Who's lurking around the edges? I, for one, am right here. You don't have to be a transhumanist to see that this blog is frequently negative, either. You do discuss a range of topics I find interesting, though.

Dale Carrico said...

So, you actually comfortably self-identify with the phrase, "Robot Cultist brain trust member," do you?

VDT said...

Since I am the anonymous commenter you quote, understandable language (rather than "negativity") is the issue that concerns me the most when seeking to promote your work to a wider audience of both academics and laymen (whether or not you care that I do that I will continue to do so). So I really appreciate you taking the time to write this defense of your writing style.

I'll be able to direct people to this post when someone tells me:

"I'm embarrased that I don't have the fortitude to understand this great mind."

In other words, I'll able to tell him or her that you don't give a fuck!
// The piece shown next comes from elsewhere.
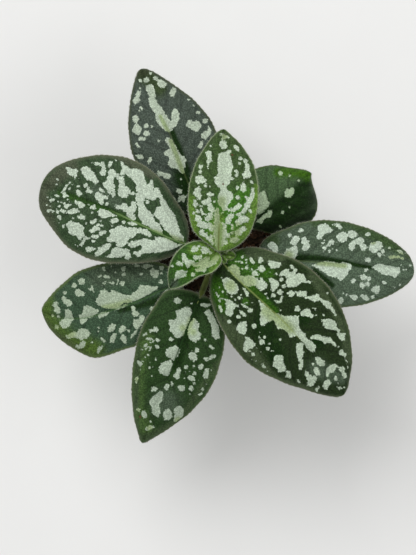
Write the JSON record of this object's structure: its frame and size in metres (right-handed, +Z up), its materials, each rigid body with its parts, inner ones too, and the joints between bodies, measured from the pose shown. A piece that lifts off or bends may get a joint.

PS. I'm just teasing you with that last line. ;)

Anonymous said...

Shorter Transhumanists:

"We, the select few who will soon be immortal cyborg gods, hereby accuse you of elitism!"

Anonymous said...

"I don't give a fuck.." Ouch, you sound hurt and a bit defensive.
For the little it's worth, I don't find this blog negative at all, just realistic and insightful. Perhaps my own outlook is more negative (I know tags won't work) - that might just be so since you see I come here for laughs. Look it's not this blog that's pushing all those middle age men and women over the brink to suicide, these aren't exactly happy days.

So add my appreciation to this blog's apparently unhealthily negative blend of feedback. As for speaking the "language of the people", what is plainspoken these days -- the schlock of CNN? NYT? The 5th grade English of TIME? I come here to help me see how English can be written. We're up to our ears in the language of the people. I know very well that writing an original thoughtful grammatically correct blog is hard, unappreciated work, since what' passes as interesting and readable is two banal sentences and a link 10 times a day. Your engagement is noteworthy also, when it would be so easy to delete irritating comments.

I come here to read insights on things I don't usually think about and get different opinions on some I do. Perhaps I leave satisfied, sometimes irritated, sometimes puzzled, but thank God it's never common cotton candy. That's why I come back.

Jackie said...

I think this is a ridiculous "critique". I am a 20 year old girl who wants to be a grade school teacher, and I have no problem with investing my time in reading difficult theoretical writing. Granted, I have the leisure to educate myself that uneducated immigrants who work labor jobs (like my parents) don't - but I doubt that they are reading Zinn either. One of the staff people at the community center that I do tutoring for was completely bewildered when he started reading a few pages of my copy of Middlemarch, and he didn't know what the word "deaden" meant in my Leo Tolstoy "Calendar of Wisdom". Zinn is good reading for a high school student beginning their education in the humanities and social sciences - he is not a replacement for more difficult scholarly work so that the "people" (read: the village) can keep up to date on the latest progressive ideas.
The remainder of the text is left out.